Modern commodity GPUs have evolved chiefly to accelerate three-dimensional object transformations and rendering for computer entertainment and visualization applications. The parallel processing facilities that make this possible, however, also greatly simplify implementation of very fast geometric operations on raster images – both affine transformations and more complex warps (Qureshi 2001). This can be achieved through common APIs such as OpenGL (Silicon Graphics 1992) and Microsoft DirectX (Akenine-Möller et al. 2008).
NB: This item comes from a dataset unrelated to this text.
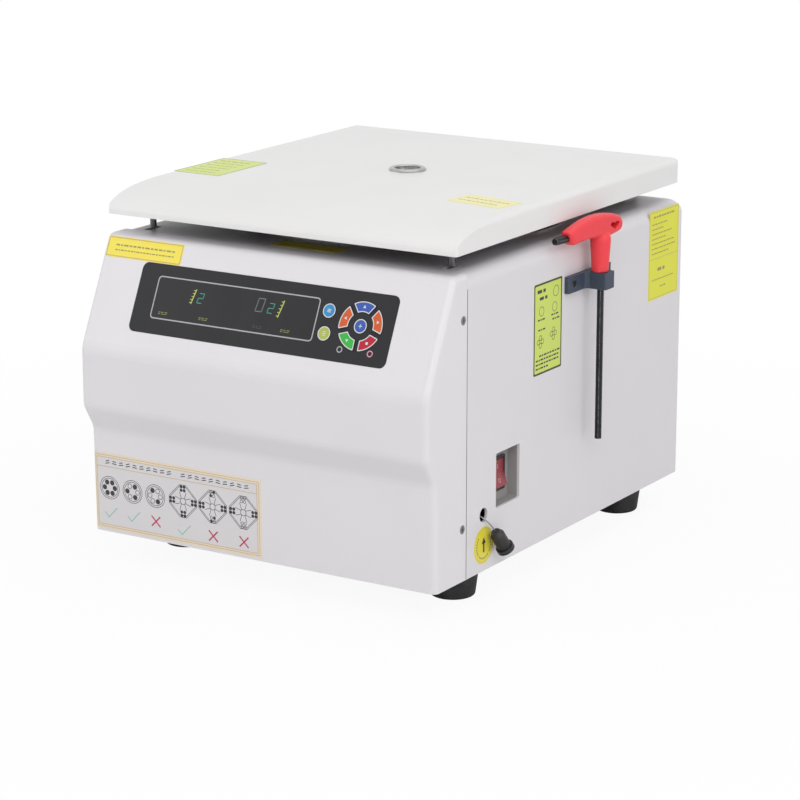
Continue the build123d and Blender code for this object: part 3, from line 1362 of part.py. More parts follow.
def mains_inlet():
    """The three-pin appliance inlet in the back panel."""
    y0 = BACK_Y + BACK_PLATE
    flange = Pos(INLET_X, INLET_Z) * RectangleRounded(*INLET_FLANGE, INLET_CORNER)
    body = Pos(INLET_X, INLET_Z) * Rectangle(*INLET_BODY)
    mouth = Pos(INLET_X, INLET_Z) * Rectangle(*INLET_MOUTH)
    mouth = chamfer(mouth.vertices().group_by(Axis.Y)[-1], INLET_CORNER)
    outer = y0 + INLET_FLANGE_THICK
    inlet = along_y(flange, y0, outer) + along_y(body, y0 - INLET_DEPTH, y0)
    inlet -= along_y(mouth, outer - INLET_RECESS, outer + 1)
    for x, z in INLET_PINS:
        pin = Pos(INLET_X + x, INLET_Z + z) * Rectangle(*INLET_PIN)
        inlet += along_y(pin, outer - INLET_RECESS - 1, outer - INLET_PIN_SHORT)
    return inlet


def fan_frame():
    """The square fan frame with its struts and bearing seat."""
    y0 = BACK_Y - FAN_DEPTH
    seat_y = BACK_Y - FAN_STRUT
    square = Pos(FAN_X, FAN_Z) * RectangleRounded(FAN_SIDE, FAN_SIDE, FAN_CORNER_R)
    frame = along_y(square, y0, BACK_Y) - lengthwise(FAN_BORE_R, FAN_X, y0 - 1, BACK_Y + 1, FAN_Z)
    frame += lengthwise(FAN_HUB_R, FAN_X, seat_y, BACK_Y, FAN_Z)
    half = FAN_STRUT_WIDTH / 2
    strut = block(FAN_HUB_R - 1, FAN_BORE_R + 1, seat_y, BACK_Y, -half, half)
    for index in range(4):
        frame += Pos(FAN_X, 0, FAN_Z) * Rot(0, 45 + 90 * index, 0) * strut
    return frame + lengthwise(FAN_AXLE_R, FAN_X, BACK_Y - 1 - FAN_AXLE_LENGTH, BACK_Y - 1, FAN_Z)


def fan_blades():
    """The fan's hub and its pitched blades."""
    y0 = BACK_Y - FAN_DEPTH + FAN_TIP_GAP
    y1 = BACK_Y - FAN_STRUT - 2 * FIT
    middle = (y0 + y1) / 2
    hub = lengthwise(FAN_HUB_R, FAN_X, y0, y1, FAN_Z)
    hub = fillet(hub.edges().sort_by(Axis.Y)[0], FAN_HUB_EDGE_R)
    reach = FAN_BORE_R - FAN_TIP_GAP
    root = FAN_HUB_R - FAN_ROOT
    blade = Pos(0, middle, (root + reach) / 2) * Rot(0, 0, FAN_BLADE_PITCH) * Box(
        FAN_BLADE_THICK, FAN_DEPTH, reach - root)
    envelope = lengthwise(reach, 0, y0 + 1, y1 - 1, 0)
    for index in range(FAN_BLADES):
        hub += Pos(FAN_X, 0, FAN_Z) * (envelope & Rot(0, 360 / FAN_BLADES * index, 0) * blade)
    return hub - lengthwise(FAN_AXLE_R + PIN_FIT, FAN_X, y0 - 1, y1 + 1, FAN_Z)


def drive_board():
    """The motor drive's circuit board on posts, with its finned heat sink and capacitors."""
    x0, x1 = DRIVE_X
    y0, y1 = DRIVE_Y
    under = PAN_TOP + DRIVE_RISE
    top = under + DRIVE_BOARD_THICK
    drive = block(x0, x1, y0, y1, under, top)
    for x in (x0 + DRIVE_POST_INSET, x1 - DRIVE_POST_INSET):
        for y in (y0 + DRIVE_POST_INSET, y1 - DRIVE_POST_INSET):
            drive += post(DRIVE_POST_R, x, y, PAN_TOP, under)
    sink_top = top + SINK_BASE
    drive += block(x0, x0 + SINK_WIDTH, *SINK_Y, top, sink_top)
    for index in range(int(SINK_WIDTH / FIN_PITCH) + 1):
        fin = x0 + index * FIN_PITCH
        drive += block(fin, fin + FIN_THICK, *SINK_Y, sink_top, sink_top + FIN_HEIGHT)
    for y in CAPACITOR_Y:
        drive += post(CAPACITOR_R, (x0 + SINK_WIDTH + x1) / 2, y, top, top + CAPACITOR_HEIGHT)
    return drive


def front_panel_screws():
    """Countersunk screws in the cheeks of the front panel."""
    length = FASCIA_WALL + FIT + SHEET + SCREW_GRIP
    return group([place * countersunk(length) for place in side_places()])


def key_clip_screws():
    """Countersunk screws in the ears of the hex key's clip."""
    length = CLIP_EAR_THICK + SHEET + SCREW_GRIP
    return group([place * countersunk(length) for place in clip_screw_places()])


def all_pieces():
    """Every node by name."""
    brackets, leaves, pins = hinge_parts()
    pieces = {
        "case_shell": case_shell(),
        "front_panel": front_panel(),
        "control_overlay": control_overlay(),
        "display_window": display_window(),
        "display_board": display_board(),
        "keypad_mat": keypad_mat(),
        "switch_tray": switch_tray(),
        "power_switch_housing": power_switch_housing(),
        "power_rocker": power_rocker(),
        "key_clip": key_clip(),
        "key_clip_screws": key_clip_screws(),
        "front_panel_screws": front_panel_screws(),
        "base_pan": base_pan(),
        "back_panel": back_panel(),
        "back_screws": back_screws(),
        "mains_inlet": mains_inlet(),
        "fan_frame": fan_frame(),
        "fan_blades": fan_blades(),
        "foot_screws": foot_screws(),
        "chamber_bowl": chamber_bowl(),
        "chamber_gasket": chamber_gasket(),
        "motor_mounts": motor_mounts(),
        "motor_plate": motor_plate(),
        "motor_housing": motor_housing(),
        "motor_bearings": motor_bearings(),
        "motor_end_cap": motor_end_cap(),
        "drive_board": drive_board(),
        "lock_guides": lock_guides(),
        "lock_solenoid": lock_solenoid(),
        "hinge_brackets": brackets,
        "hinge_pins": pins,
        "lid_shell": lid_shell(),
        "lid_plate": lid_plate(),
        "lid_screws": lid_screws(),
        "lid_strikers": lid_strikers(),
        "hinge_leaves": leaves,
        "sight_ring": sight_ring(),
        "sight_glass": sight_glass(),
        "spindle": spindle(),
        "rotor_body": rotor_body(),
        "rotor_nut": rotor_nut(),
        "lock_bar": lock_bar(),
        "solenoid_plunger": solenoid_plunger(),
        "release_wire": release_wire(),
        "wire_ferrule": wire_ferrule(),
        "release_plug": release_plug(),
        "hex_key_handle": hex_key_handle(),
        "hex_key_blade": hex_key_blade(),
    }
    for name, plan in key_plans(0).items():
        pieces[name] = key_cap(plan)
    sides = (("left", -FOOT_X), ("right", FOOT_X))
    ends = (("front", FOOT_Y[0]), ("rear", FOOT_Y[1]))
    for end, y in ends:
        for side, x in sides:
            pieces[f"foot_{end}_{side}"] = foot(x, y)
    return pieces


CORD_PIECES = ("release_wire", "wire_ferrule", "release_plug")
pieces = all_pieces()
extents = [shape.bounding_box() for name, shape in pieces.items() if name not in CORD_PIECES]
ORIGIN = Vector(
    (min(box.min.X for box in extents) + max(box.max.X for box in extents)) / 2,
    (min(box.min.Y for box in extents) + max(box.max.Y for box in extents)) / 2,
    0,
)
print("origin in modelling axes", tuple(round(value, 4) for value in ORIGIN))
os.makedirs("parts", exist_ok=True)
for name, shape in pieces.items():
    export_step(Pos(-ORIGIN.X, -ORIGIN.Y, 0) * shape, f"parts/{name}.step")
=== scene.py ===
"""Finishes, labels, display and studio for a benchtop laboratory centrifuge.

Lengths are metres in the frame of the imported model: X to the right seen from the front, Y from the
front to the back, Z up from the bench.
"""
import json
import logging
import math
from dataclasses import dataclass, field
from enum import Enum
from itertools import cycle
from typing import Callable, Iterable, Sequence

import bmesh
import bpy
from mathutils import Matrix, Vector
from mathutils.bvhtree import BVHTree


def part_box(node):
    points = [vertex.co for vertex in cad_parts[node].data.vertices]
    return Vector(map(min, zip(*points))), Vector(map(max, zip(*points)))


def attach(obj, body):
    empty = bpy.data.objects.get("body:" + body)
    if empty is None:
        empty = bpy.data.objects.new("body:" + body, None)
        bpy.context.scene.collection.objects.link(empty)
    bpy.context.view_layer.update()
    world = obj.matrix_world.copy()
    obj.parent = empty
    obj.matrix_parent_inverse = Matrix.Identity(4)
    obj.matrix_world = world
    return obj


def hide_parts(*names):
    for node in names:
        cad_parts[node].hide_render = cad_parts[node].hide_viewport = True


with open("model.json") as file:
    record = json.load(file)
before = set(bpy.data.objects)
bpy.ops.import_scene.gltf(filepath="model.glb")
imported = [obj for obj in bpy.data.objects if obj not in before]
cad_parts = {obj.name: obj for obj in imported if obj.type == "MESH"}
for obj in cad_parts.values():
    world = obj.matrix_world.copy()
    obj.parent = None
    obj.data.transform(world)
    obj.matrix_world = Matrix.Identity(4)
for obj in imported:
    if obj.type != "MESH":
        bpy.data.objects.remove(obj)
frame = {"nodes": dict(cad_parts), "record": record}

LOG = logging.getLogger("centrifuge")
MM = 0.001
BULGE_PROUD = 15.0 * MM
SHARP_ANGLE = math.radians(38)
X_AXIS, Y_AXIS, Z_AXIS = Vector((1, 0, 0)), Vector((0, 1, 0)), Vector((0, 0, 1))
Point = tuple[float, float]
Colour = tuple[float, float, float]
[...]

A general technique for implementing 2D affine transformations of raster images is as follows (see Fig. 7):

Fig. 7
figure 7

Fast geometric transforms

  1. 1.

    Define a virtual camera, usually with an orthogonal projection and a viewport mapping to a destination pixel buffer.

  2. 2.

    Create a geometric entity in object space. For affine transformations, a simple quadrilateral surface is suitable.

  3. 3.

    Using the texture handling facilities of the API, map the source image to the geometric entity just created.

  4. 4.

    Transform the vertices of the geometric surface, either directly or using the vertex affine transformation facilities of the API. Since the geometric surface is “carrying” the source image, the final rendered result will be a destination image transformed accordingly. The GPU’s texture lookup filtering functionality ensures that appropriate resampling takes place automatically.

General mesh warps can also be achieved directly, simply by using more complex geometry to define a suitable mesh containing internal vertices and then transforming those vertices as necessary to apply the desired warp.

Summary

All practical image and video processing applications are built on a core set of low-level operations on digital representations of images. Some of these are applied in place at the pixel level, but others involving geometric transformations result in changes to the inherent structure of the image representation, and therefore must take into account sampling issues. It is relatively straightforward to use modern graphics hardware and APIs to implement extremely fast fundamental image processing operations.